L’Europa è conscia di essere una potenza esportatrice, infatti molti paesi limitrofi ambiscono a divenire europei, perché sono tutelati i diritti, economici e sociali oltre che finanziari, e si estendono pari opportunità e di qualità della vita in generale. Tanto da modificare il sogno mondiale da americano in europeo, perché vivere da europei è assolutamente sostenibile. Tutto il surplus commerciale è frutto di ciò che l’Europa produce e di ciò che commercializza nel mondo, ma il vero valore europeo è la dignità, il forte senso di appartenenza alla nazione Europa e alla sua cultura dove si riscontra un benessere diffuso.
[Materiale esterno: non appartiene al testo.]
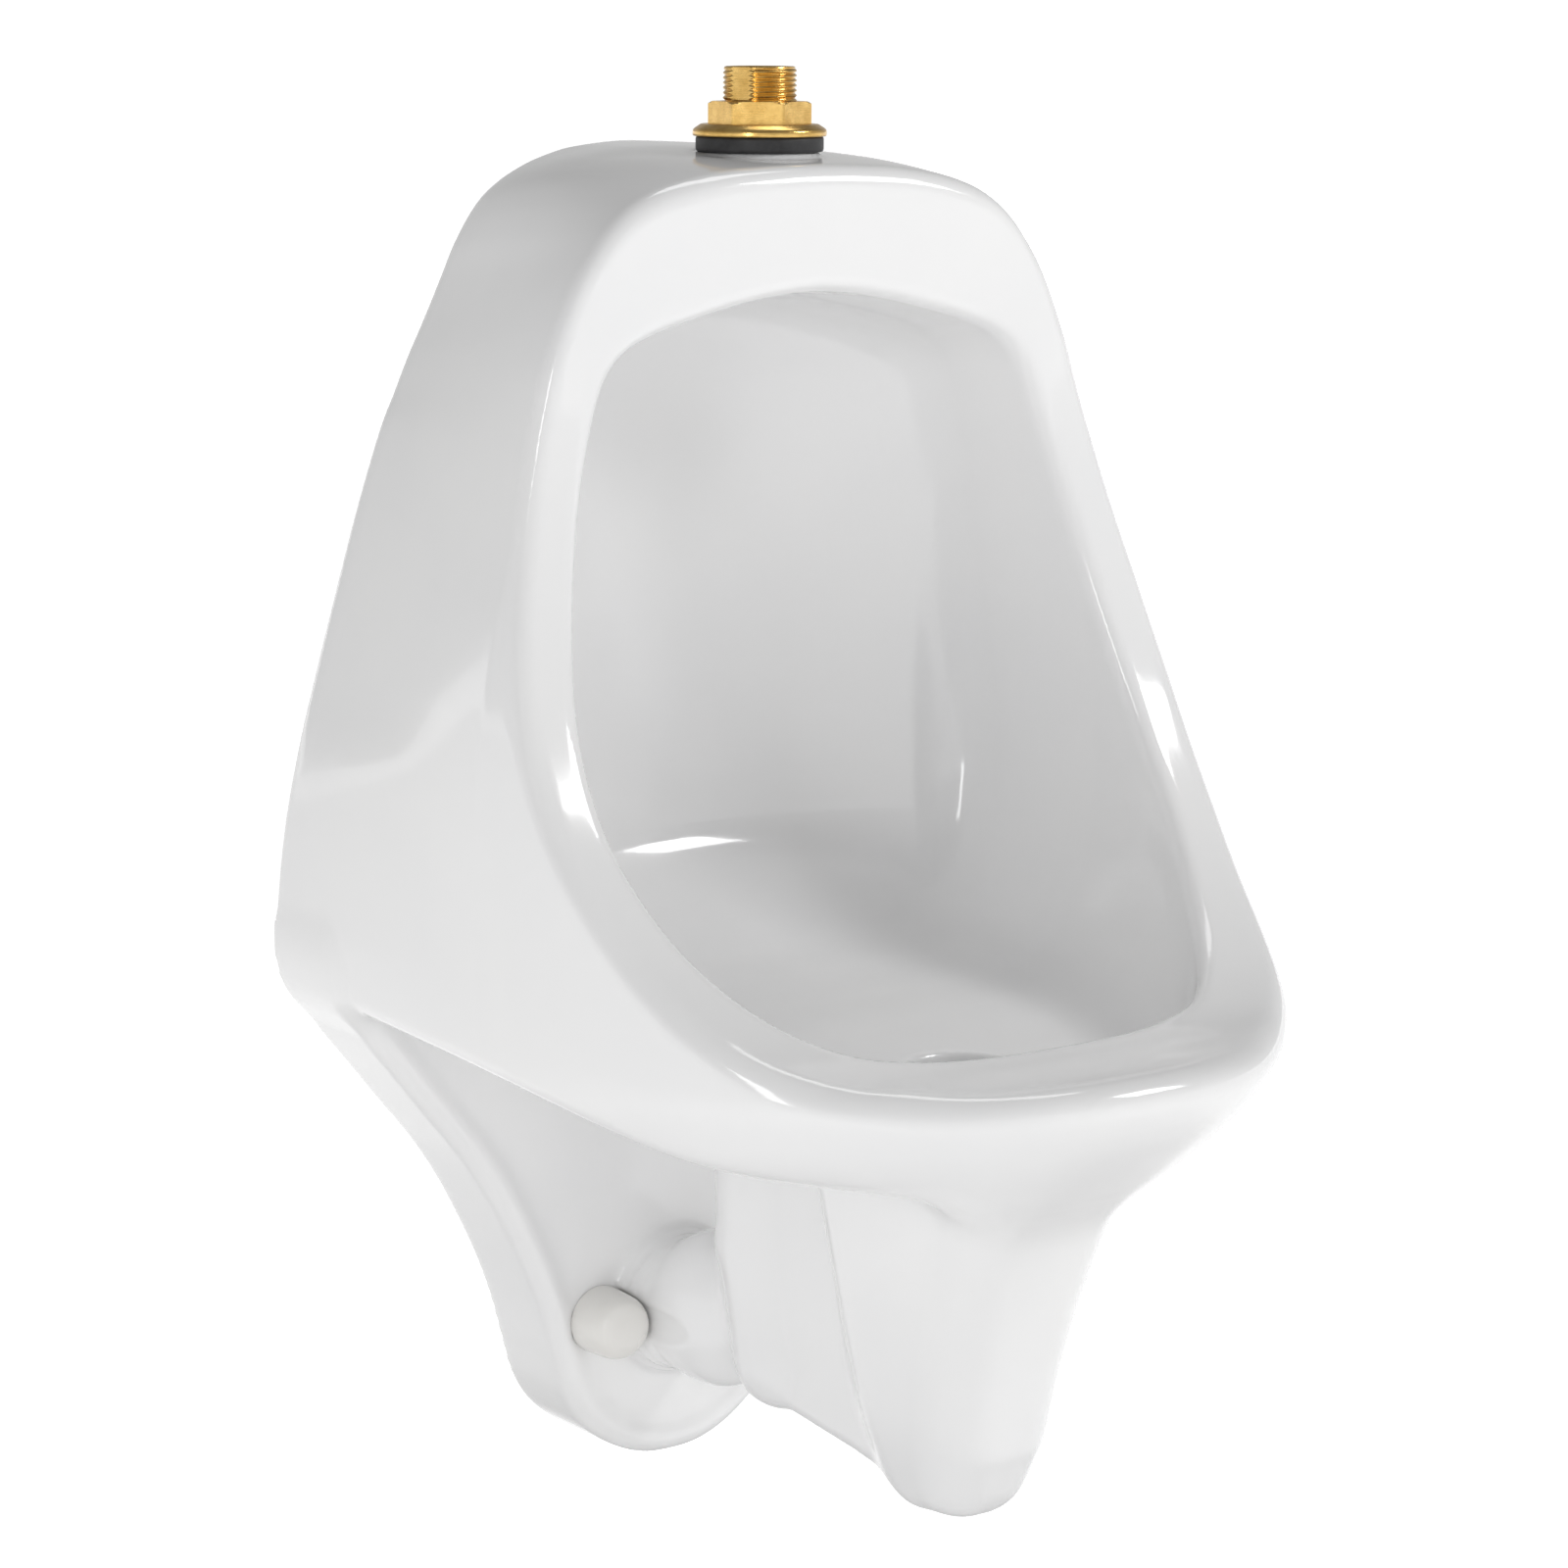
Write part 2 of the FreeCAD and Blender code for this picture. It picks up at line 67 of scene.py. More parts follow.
OPEN = [(0, -60), (22, -61.5), (44, -65), (66, -70), (88, -76), (104, -83), (114, -93), (120, -106), (126, -125),
        (132, -146), (137, -168), (144, -200), (152, -235), (157, -262), (159, -285), (158, -306), (152, -330),
        (140, -352), (126, -375), (110, -396), (92, -412), (60, -425), (0, -430)]
SWEEP = [(96, -40), (92, -80), (84, -165), (80, -230), (80, -290), (83, -328), (92, -354), (110, -369), (136, -377),
         (170, -382), (205, -386), (255, -393), (300, -400), (318, -399), (330, -391), (338, -377), (344, -352), (344, -200),
         (344, -40)]
INPLAN = [(0, 338), (25, 337), (45, 334), (66, 327), (88, 318), (106, 305), (124, 286), (138, 265), (150, 240),
          (158, 215), (164, 180), (170, 120), (176, 40), (180, -20)]
PLATE = [(150, -330), (182, -356), (180, -382), (169, -402), (153, -422), (136, -443), (118, -465), (104, -486), (92, -508), (82, -529),
         (74, -550), (68, -571), (62, -591), (52, -607), (36, -620), (18, -628), (0, -630)]
BEAK = [(-395, 206, 366, 62), (-425, 208, 350, 54), (-445, 210, 339, 48), (-484, 214, 325, 42),
        (-522, 221, 314, 38), (-555, 230, 307, 34), (-578, 241, 301, 28), (-592, 253, 294, 20), (-598.5, 266, 286, 9)]


# ------------------------------------------------------------------ small maths kit
def crom(pts, n=8):
    """Catmull-Rom samples through a polyline."""
    p = np.array(pts, float)
    p = np.vstack([2 * p[0] - p[1], p, 2 * p[-1] - p[-2]])
    out = []
    t = np.linspace(0, 1, n, endpoint=False)[:, None]
    for i in range(1, len(p) - 2):
        a, b, c, d = p[i - 1], p[i], p[i + 1], p[i + 2]
        out.append(0.5 * ((2 * b) + (-a + c) * t + (2 * a - 5 * b + 4 * c - d) * t * t + (-a + 3 * b - 3 * c + d) * t ** 3))
    out.append(p[-2:-1])
    return np.vstack(out)


def mirrored(half, n=8):
    h = np.array(half, float)
    if abs(h[0][0]) < 1e-6:
        full = np.vstack([(h * [-1, 1])[::-1][:-1], h])
    else:
        full = np.vstack([h * [-1, 1], h[::-1][1:] if abs(h[-1][0]) < 1e-6 else h[::-1]])
    return crom(full, n)


def sdf2(u, v, poly):
    """Signed distance on the grid u x v to a closed polygon, negative inside."""
    U, W = np.meshgrid(u, v, indexing="ij")
    P = np.stack([U.ravel(), W.ravel()], -1)
    a = np.asarray(poly, float)
    b = np.roll(a, -1, 0)
    best = np.full(len(P), 1e9)
    sign = np.zeros(len(P), bool)
    for i in range(len(a)):
        e = b[i] - a[i]
        L = float(e @ e)
        if L < 1e-12:
            continue
        w = P - a[i]
        t = np.clip((w @ e) / L, 0, 1)
        q = w - t[:, None] * e
        best = np.minimum(best, (q * q).sum(1))
        c = ((a[i][1] <= P[:, 1]) != (b[i][1] <= P[:, 1]))
        if c.any():
            xs = a[i][0] + (P[:, 1] - a[i][1]) / (e[1] if abs(e[1]) > 1e-12 else 1e-12) * e[0]
            sign ^= c & (P[:, 0] < xs)
    s = np.sqrt(best)
    s[sign] *= -1
    return s.reshape(U.shape).astype(np.float32)


def sstep(x, a, b):
    t = np.clip((x - a) / (b - a), 0, 1)
    return t * t * (3 - 2 * t)


def rmax(a, b, r):
    """Intersection with a round edge of radius r."""
    u = np.maximum(a + r, 0)
    v = np.maximum(b + r, 0)
    return np.minimum(-r, np.maximum(a, b)) + np.sqrt(u * u + v * v)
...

La volontà di difendere la nostra territorialità c’è, e la storia ci ha insegnato che gli estremi conducono, all’odio e ad un disprezzo della qualità della vita, che deve essere basata sul rispetto delle regole europee.
Bisogna porre fine alla fuga dei cervelli verso mete, senza dignità, salvaguardare le radici europee, si può, puntare alla tutela dei nostri cultori, è doveroso, e ciò non deve passare solo attraverso il metodo o il merito delle menti, ma attraverso un sistema di partenariato con il mondo reale e le sue strutture aziendali, sviluppando un circolo virtuoso dell’economia europea, superando il fenomeno del mismatch, ovvero la sfida della negazione di entrare in un mercato del lavoro privo di risorse concorrenziali e la carenza di competenze specifiche.
La competitività richiede, un pensiero scientifico libero ma anche una filosofia politica meno burocratica, bisogna incentivare un Europa scevra da regole opprimenti sia per le imprese che per i cittadini, perché l’eccesso di regolamentazione rappresenta una forma di dazio politico allo sviluppo interno dell’Europa, causata da una sovrabbondanza di normativa che si contrappone al libero scambio interno e alla sua evoluzione professionale, in ogni categoria commerciale e merceologica.